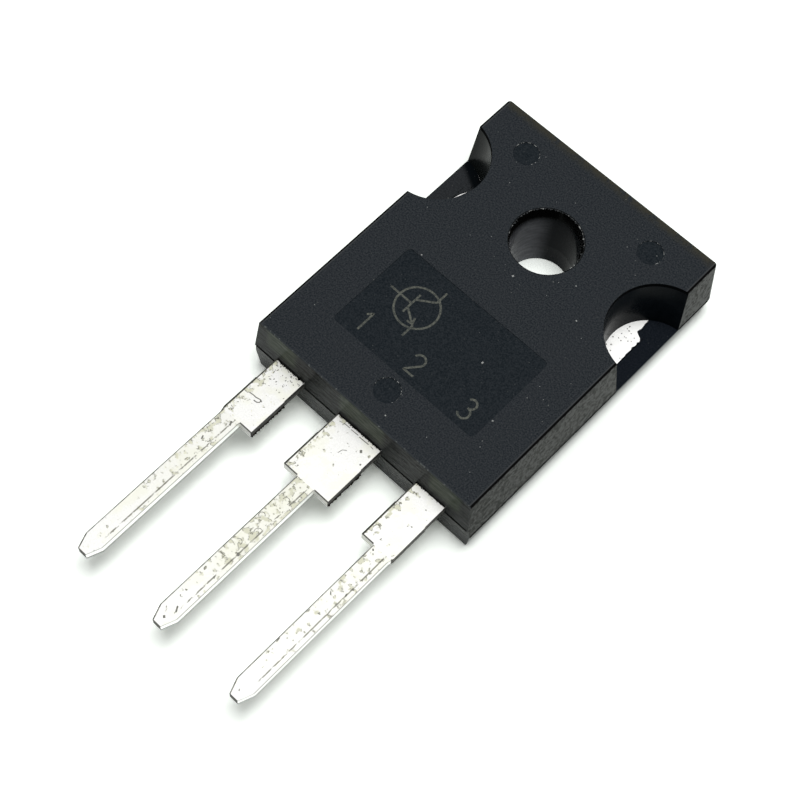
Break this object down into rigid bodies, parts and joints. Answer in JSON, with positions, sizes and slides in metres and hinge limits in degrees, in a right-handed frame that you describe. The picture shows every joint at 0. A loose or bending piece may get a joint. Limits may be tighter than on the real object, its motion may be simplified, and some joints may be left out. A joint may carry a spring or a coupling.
{
  "type": "power transistor",
  "caption": "Flat moulded power transistor with a row of through-hole leads, a bare metal back for a heatsink and a screw hole.",
  "frame": {"origin": "axis of the screw hole, in the plane of the bare metal back", "axes": "+Z from the metal back to the marked face, +Y from the leads to the hole end, +X across the leads from base to emitter"},
  "size_m": [0.0156, 0.0347, 0.005],
  "materials": {
    "moulding_compound": "black filled epoxy, fine matte grain on top, smoother walls",
    "tinned_copper": "satin tin plate over copper",
    "silicon": "polished grey silicon",
    "solder": "dull soft solder",
    "bond_wire": "drawn aluminium"
  },
  "bodies": {
    "root": {"moulded_body": "moulding_compound", "collector_header": "tinned_copper", "base_lead": "tinned_copper", "emitter_lead": "tinned_copper", "silicon_die": "silicon", "die_attach_solder": "solder", "base_bond_wire": "bond_wire", "emitter_bond_wire_1": "bond_wire", "emitter_bond_wire_2": "bond_wire"}
  },
  "joints": []
}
───
Recopy the whole listing exactly.

▶ [OUTPUT OF THE TASK]:
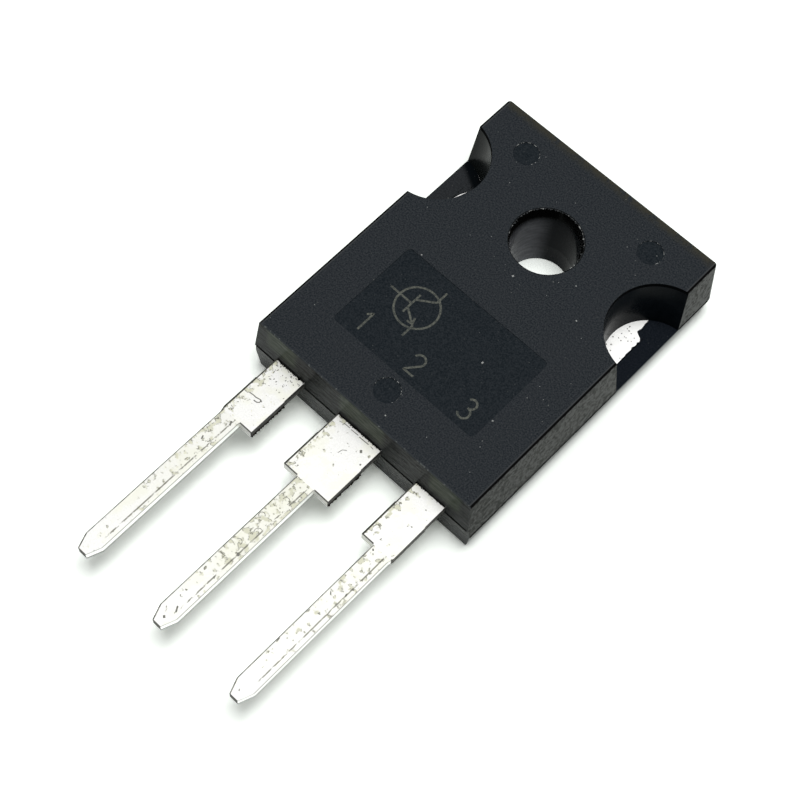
Break this object down into rigid bodies, parts and joints. Answer in JSON, with positions, sizes and slides in metres and hinge limits in degrees, in a right-handed frame that you describe. The picture shows every joint at 0. A loose or bending piece may get a joint. Limits may be tighter than on the real object, its motion may be simplified, and some joints may be left out. A joint may carry a spring or a coupling.
{
  "type": "power transistor",
  "caption": "Flat moulded power transistor with a row of through-hole leads, a bare metal back for a heatsink and a screw hole.",
  "frame": {"origin": "axis of the screw hole, in the plane of the bare metal back", "axes": "+Z from the metal back to the marked face, +Y from the leads to the hole end, +X across the leads from base to emitter"},
  "size_m": [0.0156, 0.0347, 0.005],
  "materials": {
    "moulding_compound": "black filled epoxy, fine matte grain on top, smoother walls",
    "tinned_copper": "satin tin plate over copper",
    "silicon": "polished grey silicon",
    "solder": "dull soft solder",
    "bond_wire": "drawn aluminium"
  },
  "bodies": {
    "root": {"moulded_body": "moulding_compound", "collector_header": "tinned_copper", "base_lead": "tinned_copper", "emitter_lead": "tinned_copper", "silicon_die": "silicon", "die_attach_solder": "solder", "base_bond_wire": "bond_wire", "emitter_bond_wire_1": "bond_wire", "emitter_bond_wire_2": "bond_wire"}
  },
  "joints": []
}